Looking for help? Type your search string. Minimum 4 characters are required.

How Long Should You Keep Business Tax Records in Canada?

2 minutesread

As a business owner in Canada, maintaining accurate tax records isn’t just good practice—it’s a legal requirement. The Canada Revenue Agency (CRA) requires businesses to retain specific records for a minimum period to ensure compliance and prepare for potential audits. But how long should you keep these records, and what should you retain? This guide answers these questions and provides practical tips for organizing your documents.

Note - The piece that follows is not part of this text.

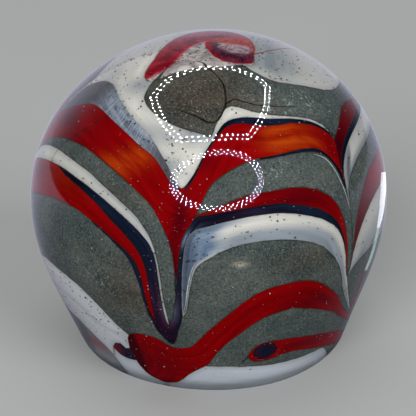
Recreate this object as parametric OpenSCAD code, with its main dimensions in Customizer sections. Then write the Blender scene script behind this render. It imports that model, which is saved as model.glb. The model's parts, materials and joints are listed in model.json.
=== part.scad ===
// Art-glass paperweight: an opaque core wrapped in coloured trails that were
// combed at five pull lines, gathered over with clear glass and ground flat below.
// Every glass body is a separate solid. The front of the weight faces -Y.

/* [Body] */
// Full width across the belly
body_w = 86; // [60:1:110]
// Thickness of the clear outer gather, in percent of the width
casing_pct = 5.2; // [3.5:0.1:7]
// Clear glass under the core, in percent of the width
floor_pct = 2.2; // [1.5:0.1:6]
// Thickness of the coloured glass layer, in percent of the width
layer_pct = 1.9; // [1.2:0.1:3]
// Depth of the soft flutes that the combing leaves, in percent of the radius
flute_pct = 0.4; // [0:0.1:1.2]

/* [Hidden] */

red_glass = "#a00508";
navy_glass = "#101c38";
white_glass = "#dedbd0";
grey_glass = "#5c5f56";
clear_glass = "#dfe6e8";

unit = body_w / 86;
wall = body_w * casing_pct / 100;
floor_t = body_w * floor_pct / 100;
layer_t = body_w * layer_pct / 100;

// The body's profile is a polar curve about a centre on the axis.
centre_z = 28 * unit;
belly_z = 38 * unit;
mean_r = 46.4 * unit;
oval = 0.114;
pear = -0.069;
boxy = 0.016;
top_z = centre_z + mean_r * (1 + oval + pear + boxy);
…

Why Keeping Tax Records Is Important

Tax records are essential for tracking your business’s financial health and demonstrating compliance with CRA regulations. Properly maintained records can:

  • Help resolve disputes with the CRA or other tax authorities.
  • Simplify tax filing and minimize errors.
  • Serve as evidence in case of an audit.
  • Support applications for loans or grants.

How Long Should You Keep Business Records?

The CRA generally requires businesses to retain tax records for six years from the end of the last tax year to which they relate. However, there are exceptions:

  • Dissolved Businesses: If your business closes, you must keep records for two years after the date of dissolution.
  • Property Records: Documents related to long-term assets, like buildings or equipment, must be kept as long as they are relevant, plus six years after they are disposed of.

What Types of Records Should You Keep?

The CRA expects you to retain all documents that support your income, expenses, and tax filings. Key records include:

  • Sales Records: Invoices, receipts, and cash register tapes.
  • Expense Records: Proof of expenses, such as receipts and credit card statements.
  • Payroll Records: Employee wages, T4 slips, CPP, and EI deductions.
  • GST/HST Records: Input tax credits, collected GST/HST, and related filings.
  • Property Records: Purchase, maintenance, and sale documents for business assets.
  • Bank Statements: Reconciliations, deposit slips, and cancelled cheques.

Best Practices for Managing Tax Records

Keeping your records organized can save you time and stress during tax season. Here are some tips:

  • Go Digital: Use accounting software to store records electronically. Many tools automatically generate and archive invoices, receipts, and reports.
  • Back Up Data: Store digital records on secure cloud platforms or external drives to avoid loss due to hardware failure.
  • Separate Personal and Business Finances: Keep business transactions in dedicated accounts to simplify bookkeeping.
  • Label and Categorize: Organize documents by year and category (e.g., sales, expenses, payroll) to make them easy to locate.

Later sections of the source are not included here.